Nice work Alex and the new unit looks superb! 

Good luck with your new venture! :thumb:

Alan W


----------



## -tom- (Jan 27, 2009)

Alex looks fantastic, very nice as said i will be down and it was great to chat with you today and see how things r doing


----------



## EliteCarCare (Aug 25, 2006)

Alan W said:


> Nice work Alex and the new unit looks superb!
> 
> Good luck with your new venture! :thumb:
> 
> Alan W


Cheers Alan, we have some great cars lined up for the coming weeks, a special DBP R32 next week! 



-tom- said:


> Alex looks fantastic, very nice as said i will be down and it was great to chat with you today and see how things r doing


Cheers Tom, I'll sort out that info for you next week.

Alex


----------



## james_death (Aug 9, 2010)

Stunning as ever...:thumb:


----------



## Alan W (May 11, 2006)

EliteCarCare said:


> Cheers Alan, we have some great cars lined up for the coming weeks, a special DBP R32 next week!
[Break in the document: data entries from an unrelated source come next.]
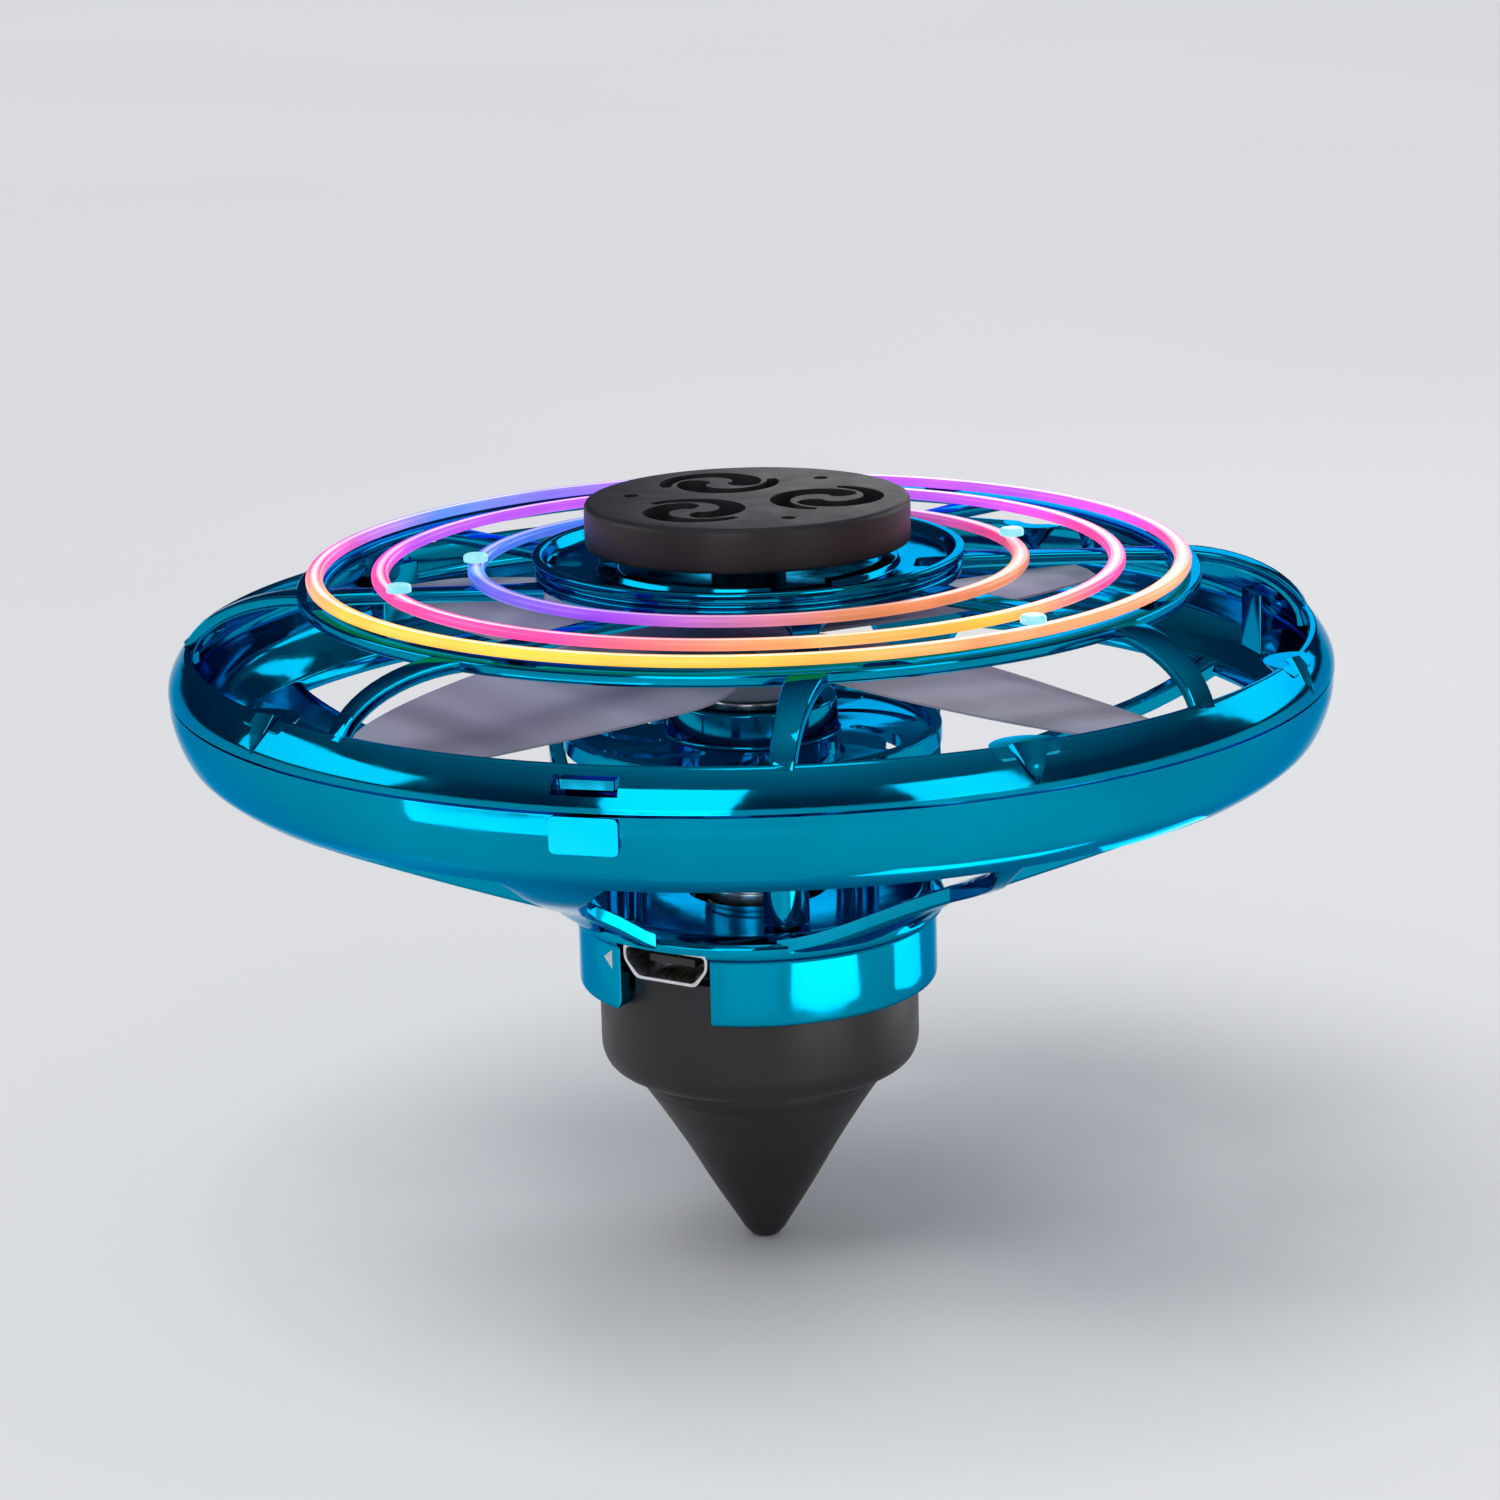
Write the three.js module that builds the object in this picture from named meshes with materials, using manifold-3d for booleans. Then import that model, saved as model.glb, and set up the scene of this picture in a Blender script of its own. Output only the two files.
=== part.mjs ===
// Light up spinning top: a caged propeller between a finger cap and a cone tip.
// Millimetres, +Z up, origin at the point of the cone. Azimuths are degrees from the
// front (-Y) towards +X.
import * as THREE from 'three';
import { mergeVertices } from 'three/addons/utils/BufferGeometryUtils.js';
import Module from 'manifold-3d';

const wasm = await Module();
wasm.setup();

// ---- driving dimensions -------------------------------------------------------------
const GAP = 0.3;                 // clearance kept between touching pieces
const RING_R = 47.5;             // outside radius of the guard ring
const RIM_Z = 53;                // top edge of the ring
const SEAM_Z = 49.7;             // joint between upper and lower guard
const WALL = 1.4;                // moulded wall of the guards
const ARM_COUNT = 8;             // upper arms
const PAIR_COUNT = 4;            // pairs of lower arms
const FOOT_R = 45.7;             // where an upper arm meets the rim
const KNEE_R = 35.8;             // where it bends at the middle ring
const DECK_TOP_Z = 57.5;         // top of the upper arms and middle ring
const UPPER_THICK = 1.0;
const HUB_R = 17.7;              // hub dish
const HUB_TOP_Z = 59.3;
const CAP_R = 13.3;
const CAP_BOTTOM_Z = 59.9;
const CAP_TOP_Z = 63.5;
const STEM_R = 1.35;
const SKIRT_R = 14.9;            // hub skirt of the lower guard
const SKIRT_BOTTOM_Z = 23.05;
const FLANGE_TOP_Z = 30.5;       // floor that carries the motor deck
const FLANGE_THICK = 1.2;
const DECK_R = 15.6;             // slotted motor deck
const DECK_Z = 44;               // its upper face
const DECK_THICK = 1.0;
const BASE_R = 13.28;
const BASE_BOTTOM_Z = 15.5;
const BASE_WALL = 1.2;
const CONE_R = 10.2;
const CONE_TOP_Z = 15.2;
const PORT_AZ = -32;             // azimuth of the charging port
const PORT_Z = 27.6;
const SWITCH_AZ = 192;
const BLADE_COUNT = 4;
const BLADE_AZ = -42;
const BLADE_PITCH = 6;           // degrees
const BLADE_DROOP = 2.9;         // degrees that a blade falls towards its tip
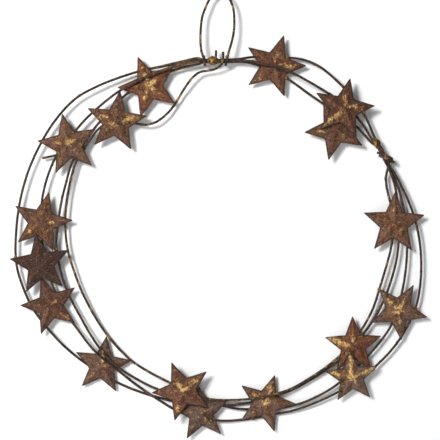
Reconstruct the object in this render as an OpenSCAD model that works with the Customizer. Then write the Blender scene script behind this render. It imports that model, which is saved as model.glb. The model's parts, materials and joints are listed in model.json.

Alex


Look forward to the R32! :thumb: We need plenty of photos and detail on that, please! :lol:

Alexandra's car being prepped for UD maybe? 

Alan W


----------



## Will-S (Jun 5, 2007)

Alex that car now looks awesome. Top job

What did you use on the tyres?


----------



## EliteCarCare (Aug 25, 2006)

james_death said:


> Stunning as ever...:thumb:


Thanks James :thumb:



Alan W said:


> Look forward to the R32! :thumb: We need plenty of photos and detail on that, please! :lol:
> 
> Alexandra's car being prepped for UD maybe?
> 
> Alan W


Could be! 



Will-S said:


> Alex that car now looks awesome. Top job.
> 
> What did you use on the tyres?


The tyres got a thorough scrub with Surfex HD and a coat of Wheelwax Extreme Black, an excellent Matt finish!


----------



## MattOz (May 15, 2007)

Looks great Alex. Paint looks considerably less orange peely than other BMW's of late too, which is nice.


----------



## EliteCarCare (Aug 25, 2006)

MattOz said:


> Looks great Alex. Paint looks considerably less orange peely than other BMW's of late too, which is nice.


The paint wasn't too bad at all, I've some some very orange peely BMWs of late.

Alex


----------



## RandomlySet (Jul 10, 2007)

Cracking work there Alex... So, branching out into doing details now? See you Sunday


----------